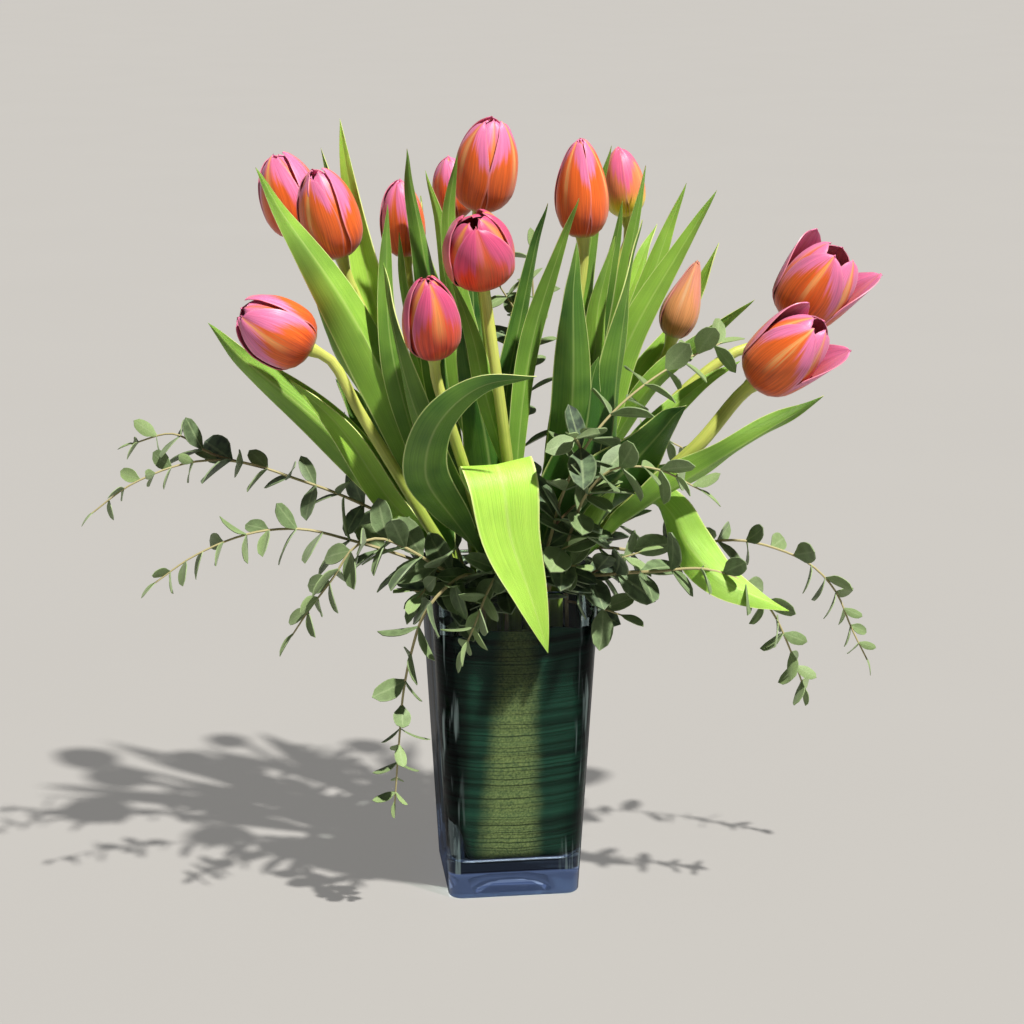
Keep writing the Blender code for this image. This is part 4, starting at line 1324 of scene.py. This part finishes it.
@dataclass(frozen=True)
class Tulip:
    """One tulip: its place in the mouth, its stem, its bloom and its leaves."""

    name: str
    slot: Point                    # where the stem passes the mouth
    bends: tuple[Point, ...]       # points of the stem between mouth and bloom
    base: Point                    # where the bloom sits
    tip: Point                     # where its petals end
    radius: float
    opening: float                 # 0 is closed and 1 is wide open
    spin: float
    petals: Petals
    leaves: tuple[Blade, ...]
    spread: tuple[float, ...] = (0.0,) * 6     # each petal's own extra opening
    taper: float = 0.0             # how much slimmer its top is
    stout: float = 1.0             # thickness of its stem

    def frame(self) -> tuple[Vector, Vector, Vector, Vector]:
        """Foot of the bloom, its axis, and its front and side square to that."""
        base = Vector(self.base)
        axis = (Vector(self.tip) - base).normalized()
        front = square_to(FRONT, axis)
        return base, axis, front, axis.cross(front)

    def route(self, stalks: Stalks) -> Path:
        """Middle line of the stem, a little into the bloom."""
        base, axis, _, _ = self.frame()
        return Path.through([*stalks.lower(self.slot), *self.bends,
                             base - axis * stalks.neck_length, base + axis * stalks.into_bloom])

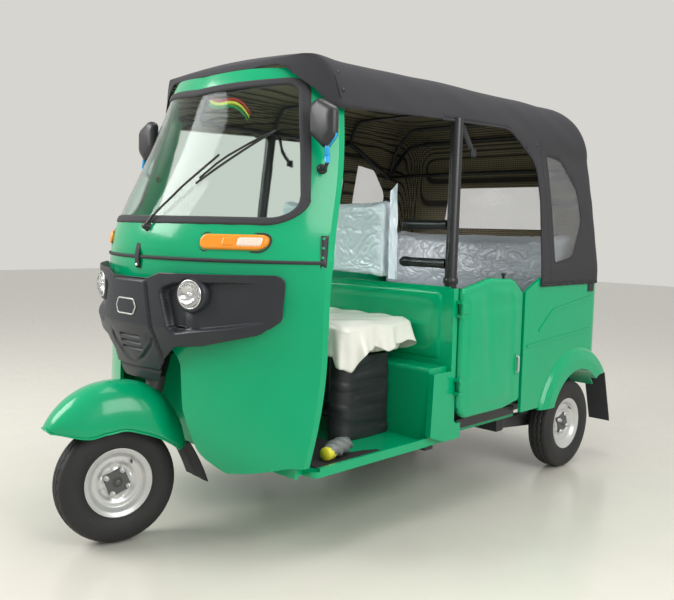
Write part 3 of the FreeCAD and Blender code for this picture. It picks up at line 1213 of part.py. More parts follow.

(Job) Restate the data above exactly, keeping each word as it stands.

(Exercise solution)
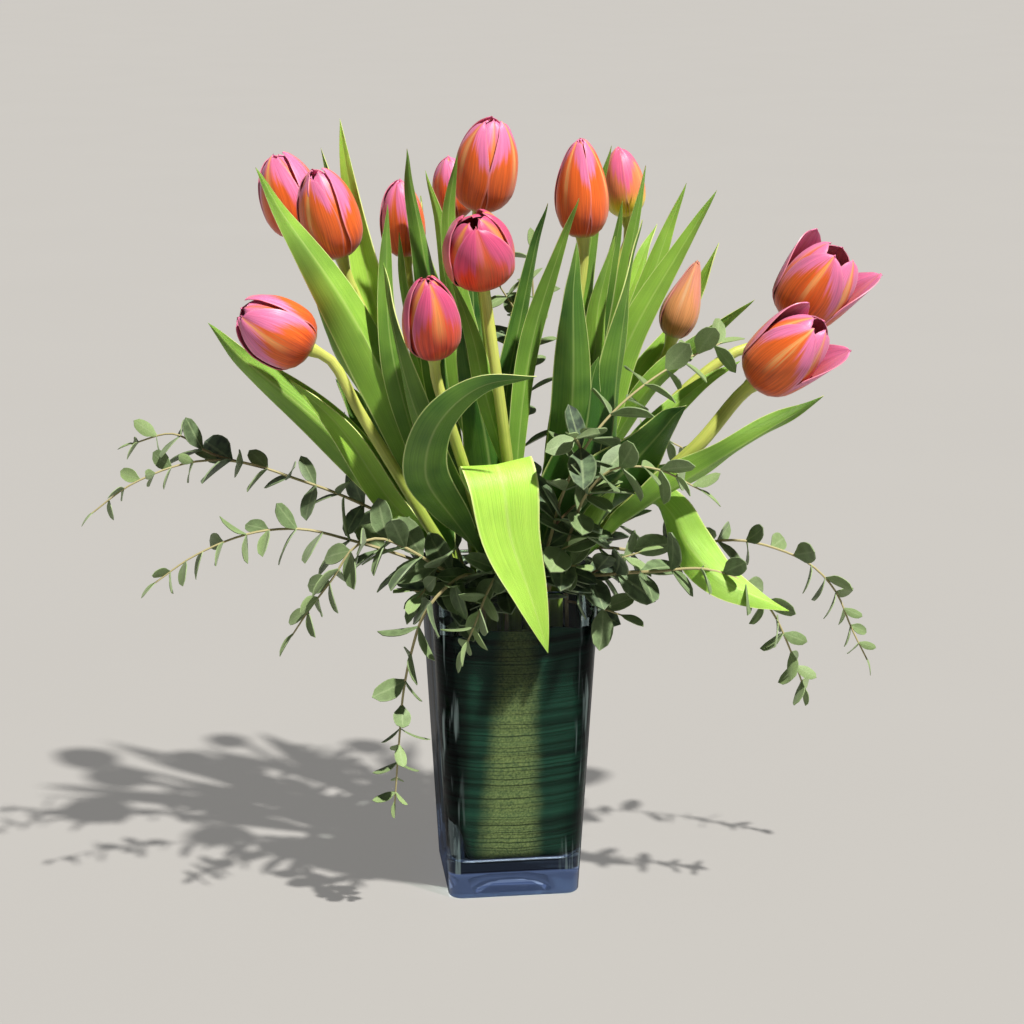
Keep writing the Blender code for this image. This is part 4, starting at line 1324 of scene.py. This part finishes it.
@dataclass(frozen=True)
class Tulip:
    """One tulip: its place in the mouth, its stem, its bloom and its leaves."""

    name: str
    slot: Point                    # where the stem passes the mouth
    bends: tuple[Point, ...]       # points of the stem between mouth and bloom
    base: Point                    # where the bloom sits
    tip: Point                     # where its petals end
    radius: float
    opening: float                 # 0 is closed and 1 is wide open
    spin: float
    petals: Petals
    leaves: tuple[Blade, ...]
    spread: tuple[float, ...] = (0.0,) * 6     # each petal's own extra opening
    taper: float = 0.0             # how much slimmer its top is
    stout: float = 1.0             # thickness of its stem

    def frame(self) -> tuple[Vector, Vector, Vector, Vector]:
        """Foot of the bloom, its axis, and its front and side square to that."""
        base = Vector(self.base)
        axis = (Vector(self.tip) - base).normalized()
        front = square_to(FRONT, axis)
        return base, axis, front, axis.cross(front)

    def route(self, stalks: Stalks) -> Path:
        """Middle line of the stem, a little into the bloom."""
        base, axis, _, _ = self.frame()
        return Path.through([*stalks.lower(self.slot), *self.bends,
                             base - axis * stalks.neck_length, base + axis * stalks.into_bloom])

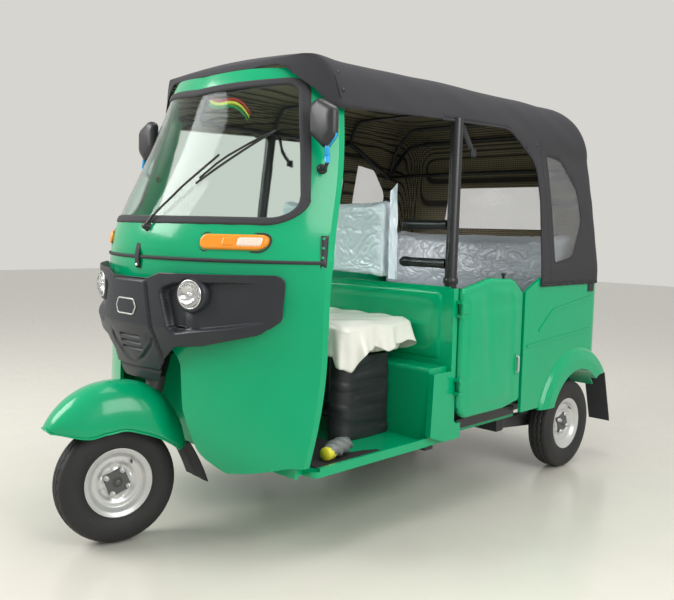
Write part 3 of the FreeCAD and Blender code for this picture. It picks up at line 1213 of part.py. More parts follow.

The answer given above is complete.